Last night, I went back to the Ping Pong club. It was a rainy night and there were only two guys there, both of them 60+ years old, and both of whom whipped my butt. Or cleaned my clock, a good Christian would say.

Max is the better of the two, and I can’t tell how old he is. But I know he served in WW2, which means he’s probably pushing 80. He’s a thin fellow, who comes wearing sweat pants and Nikes and a sweatshirt. He’s not quick laterally, like you need to be in tennis, but his reflexes are very good, and since in Ping Pong you can get away with not moving much, he does just fine. His strokes are beautiful. Having played competitive tennis for a number of years (high school and throughout college), I pay much attention to form, which is all-important in tennis. I learn a lot just by watching how Max hits that little white ball.

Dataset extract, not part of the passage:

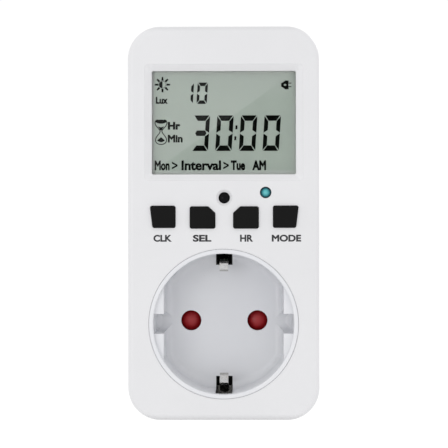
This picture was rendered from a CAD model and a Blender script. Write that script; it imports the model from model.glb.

The other guy is George. He’s still employed, but I’m guessing he’s approaching retirement age. George and Max warm up together, and they really go at it. But in singles play, George rarely beats Max. Max just has too many shots. I enjoy warming up with George, because his style is more conducive to my bang-the-ball style, and he tends to respond to the other person’s shots more than try to control the play. George and I played two games, and he beat me both of them. We played to just 11 points, taking two serves at a time. I think I got 8 points one game. But I’m sure George can still take it up a notch or two.

I played a lot more against Max. When we get in a slicing duel, I do extremely well, because my backhand slice stroke (thanks to tennis) is very good. I can at least stay with him, though he’ll eventually win the point, most likely. But I’m pleased to discover that that’s a strength of my game. When I play Kevin at church and things get tight, I can start slicing with the knowledge that he won’t be able to keep up with me.

But Max has all kinds of spins. He’ll serve the ball with a lot of spin, and when I return it, it might veer off to the far right or to the far left–I never know which. He has a forehand shot with lots of spin that sends the ball out wide to my right; I think I’m on it, but I swing and miss it. Very frustrating. But I’ll get onto it eventually.

My backhand has always been a strength–thanks, again, to tennis–but it just doesn’t measure up with these guys. I have felt real good about my forehand. But when I mentioned to Max that I needed work on my backhand, he said, “Actually, your backhand is better than your forehand.” Which was a blow to me. But it’s because I didn’t know better. He explained that I was hitting the ball where you would in tennis, at waist level, whereas in ping pong you need to hit the ball at the top of its arc. I started doing that as I played Max–it’s very tough to break decades of habit–and it was definitely an improvement. He taught me other things about how to stroke the ball. Too many things, actually–I’m overwhelmed! But if I keep going back, week after week, I’ll be able to incorporate things into my game.

Max and I played three games. He beat me all three, and without much difficulty. I had my moments, and I’m not a pushover. But Max is the master. The previous night, he was playing full-court basketball with the youth. He also plays tennis, and who knows what else. Quite the athlete. Not as quick as I’m sure he used to be (he’s about 80, for heaven’s sakes!), but great reflexes and wonderful coordination.

I could have continued elevating my game just by playing at Anchor, improving on what I already know and struggling back to the level at which I played in college. But putting myself in a whole different situation will jump-start me to a new level. I can feel it. This ping pong club will be very good for me, and I’m extremely eager to learn. I think Max appreciates that.

I know there are correlations I can draw with the Missionary Church–putting ourselves among them, learning from people who are much better at church planting and missions than we are, discovering new spins and strokes that we’ll never learn just playing among ourselves. But I’ll let it go.